Related to these considerations is the character of the military in any given country and its investment in regime survival. In many Arab countries, the military leadership is linked to the ruling elite either by blood or by marriage. In others it is seriously enmeshed in economic ties to the regime. In all such cases, the military is deeply invested in regime survival. Consequently, when faced with the decision to shoot or defect, the military in these countries will be more likely to shoot. This is especially true where the military is divided from the general population along sectarian or tribal lines. Historically, we have seen evidence of the military’s willingness to massacre in situations as diverse as Syria and Algeria, and most recently in Bahrain.

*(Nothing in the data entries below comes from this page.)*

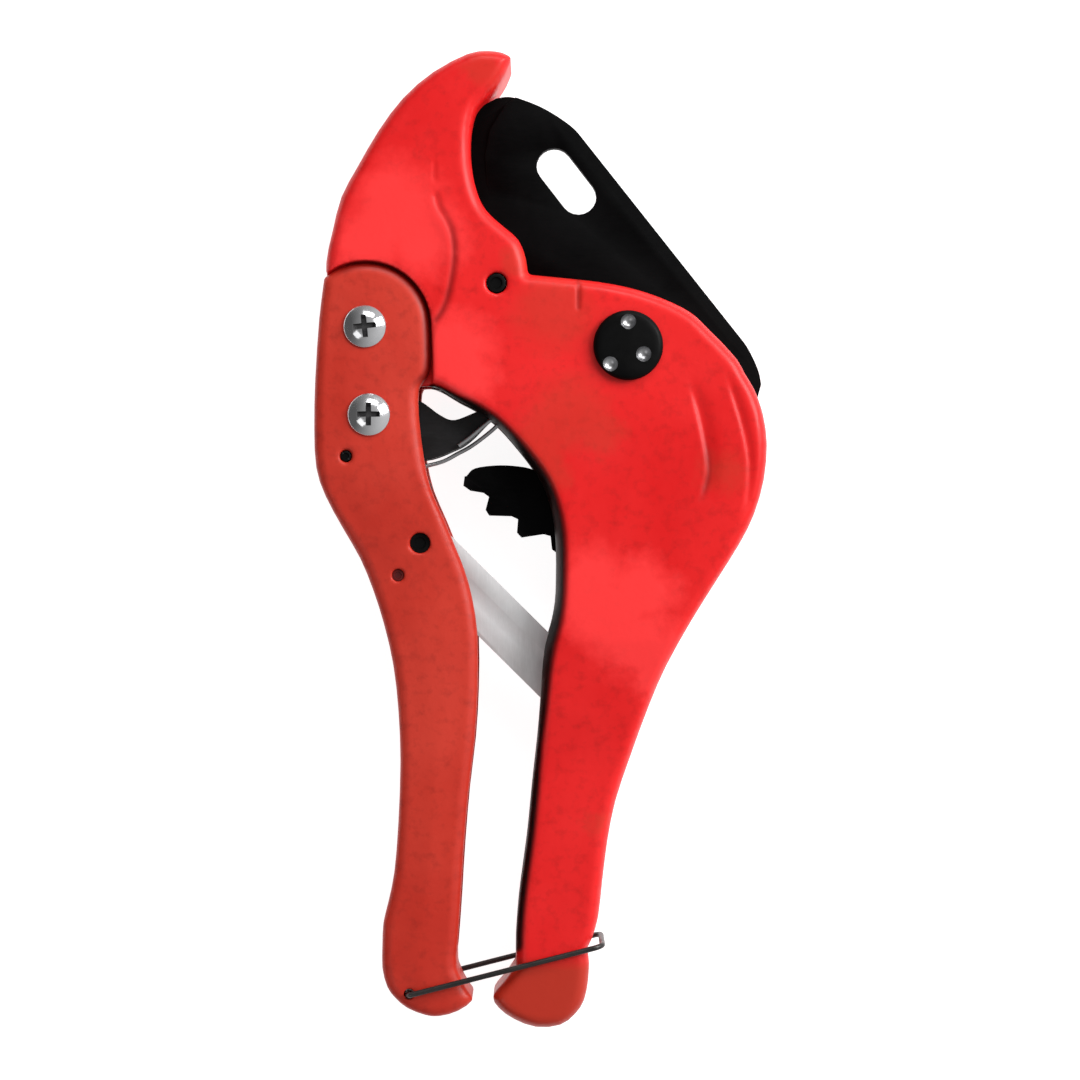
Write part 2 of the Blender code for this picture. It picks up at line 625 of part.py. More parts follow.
handle_axis = group("handle_axis", HANDLE_PIVOT,
                    ["handle_casting", "handle_pivot_screw", "handle_pivot_nut",
                     "pawl_pivot_screw", "pawl_pivot_nut", "pawl_bush",
                     "spring_anchor_pin", "handle_dowel", "link_pin"])
group("blade_axis", PIVOT, ["blade", "blade_bush"])
group("pawl_axis", PAWL_PIVOT, ["pawl", "pawl_spring"], handle_axis)
group("link_axis", LINK_PIVOT, ["limit_link"])
group("latch_axis", LATCH_PIVOT, ["latch_wire"], handle_axis)
bpy.context.view_layer.update()
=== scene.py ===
"""Looks of the ratchet pipe cutter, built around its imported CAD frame."""
import math

import bmesh
import bpy
import numpy as np
from mathutils import Matrix, Vector


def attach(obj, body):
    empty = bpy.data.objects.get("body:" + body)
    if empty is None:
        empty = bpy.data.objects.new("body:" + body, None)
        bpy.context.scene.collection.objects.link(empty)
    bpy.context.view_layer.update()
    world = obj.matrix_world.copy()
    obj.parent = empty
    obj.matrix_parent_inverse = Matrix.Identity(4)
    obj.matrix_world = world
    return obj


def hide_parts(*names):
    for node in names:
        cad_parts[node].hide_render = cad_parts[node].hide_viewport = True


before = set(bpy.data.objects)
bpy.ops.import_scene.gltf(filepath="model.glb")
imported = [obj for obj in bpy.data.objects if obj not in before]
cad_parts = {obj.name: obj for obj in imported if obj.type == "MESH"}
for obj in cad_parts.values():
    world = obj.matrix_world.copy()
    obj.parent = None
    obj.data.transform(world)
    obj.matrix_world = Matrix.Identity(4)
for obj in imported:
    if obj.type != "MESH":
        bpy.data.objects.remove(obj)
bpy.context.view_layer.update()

GRID = 0.0002163
U0, V0 = 541.0, 540.5
MM = 0.001
MID = 0.011
PIVOT, HANDLE_PIVOT, PAWL_PIVOT = (627, 348), (367, 329), (371, 416)
LINK_PIN, LINK_PIVOT, STOP_PIN = (421, 543), (588, 709), (497, 286)
LATCH_PIVOT, LATCH_END = (410, 991), (602, 942)


def xy(u, v):
    return ((u - U0) * GRID, (V0 - v) * GRID)


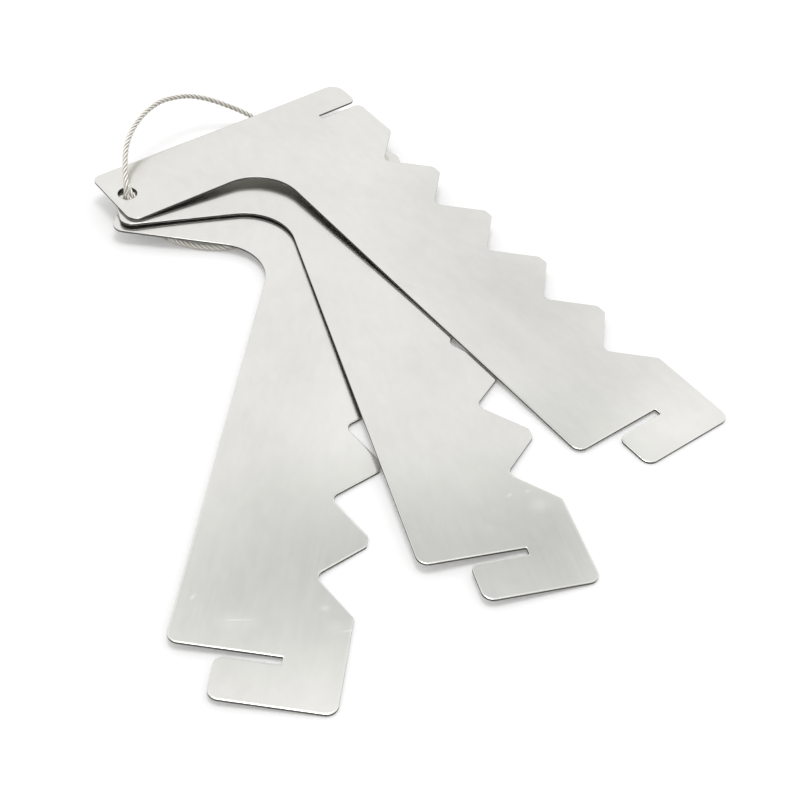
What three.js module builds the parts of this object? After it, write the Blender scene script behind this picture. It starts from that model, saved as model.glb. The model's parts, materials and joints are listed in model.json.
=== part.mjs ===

In such situations, a sense of impunity will be absent, and any potential snowball effect on mobilization will be constrained. Even more significantly, with the military unwilling to defect, the ruler will not be forced to flee.

Finally, social media may prove less effective in other countries in enabling activists to evade state control. Regimes learn from past mistakes, and there are ingenious ways in which authoritarian governments can use new social media to track and undermine opposition figures. Most clumsily, authoritarian regimes can shut down social media for short periods of time in order to stop the contagion of protest. But of all the tactics likely to inhibit mobilization, this is the one least likely to be effective. People have proven surprisingly nimble in evading state control of social media, in part by exploiting the diversity of media available to them. For example, when the Egyptian regime took the unprecedented step of shutting down the Internet at the height of the protests, Egyptians learned of the location of new protests by relying on live feeds submitted by cell phone to Al Jazeera Television. These feeds were then broadcast in cafés throughout the country.